Mussels steamed in white wine
This dish is an absolute breeze to make. It takes five minutes from beginning to end — providing you’ve got a cook’s helper to beard the mussels for you. If not, add on another 10 minutes. The ‘beard’ is what the mussel uses to attach itself to its bed. It looks like a tuft of hairy algae along the rounded edge of the mussel. To remove it, grasp it firmly and give it a sharp tug.
I prefer to use smaller mussels for this dish, as I find they are sweeter and more tender. If they are not available where you live, larger mussels will also be fine. The key is that they should be very fresh — if possible, straight from the sea. When you get them home from the market or fishmonger, place them in an uncovered dish in the fridge until you are ready to prepare them. This will allow them to breathe and stay fresh.
How to eat the mussels? In France, the tradition is to use an empty shell as a pincher: Take a mussel, shell and all, with the thumb and finger of one hand, and pinch out the tender morsel using the empty shell in your other hand. No utensils necessary, but be sure to give everyone at the table a soup spoon for the tasty broth at the bottom of the bowl.
Tip: Do not use salt with this recipe. The seawater inside the mussels contains plenty of salt, and more would be too much of a good thing.

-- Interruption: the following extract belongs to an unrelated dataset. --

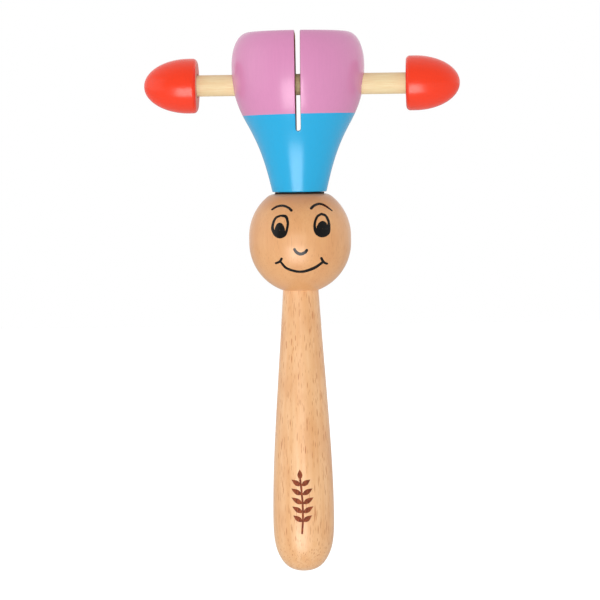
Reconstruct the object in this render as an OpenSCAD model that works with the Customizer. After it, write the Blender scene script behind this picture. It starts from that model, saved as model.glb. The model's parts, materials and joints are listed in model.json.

1 quart (1 liter) mussels, preferably small
2 tbsp. finely chopped parsley
1 medium onion
1 tbsp. butter
1/2 cup dry white wine
freshly ground black pepper
Place the mussels in a colander and rinse with cold water. Now transfer them to a bowl full of cold water and, one by one, remove the beard, rinse and place back in the colander. If any mussels are open and do not close back up when you place them in the cold water, discard them.
Finely mince the onion. Rinse and chop the parsley.
In a large, deep, heavy-bottomed pot, heat the butter to sizzling. Add the onion and sauté briefly, about one minute, until wilted. Add the mussels and stir. Add the wine. Grind in some black pepper. Turn up the heat and cover the pot.
Check the mussels after a couple of minutes to see whether they have all opened. If not, give them a stir and cover the pot. Check again after one minute more. Your aim is to remove the mussels from the heat as soon as they have all opened to ensure they stay tender and don’t get rubbery due to overcooking.
When the mussels have opened, remove from heat. (If there are a couple that did not open, discard them as they may not be good.)
Add the parsley and stir. Ladle into shallow bowls and serve immediately. Serves 2.
What to serve with the mussels? Crusty bread, a chilled dry white wine, with perhaps a salad to follow. And be sure to place a large bowl on the table as a recipient for the empty shells.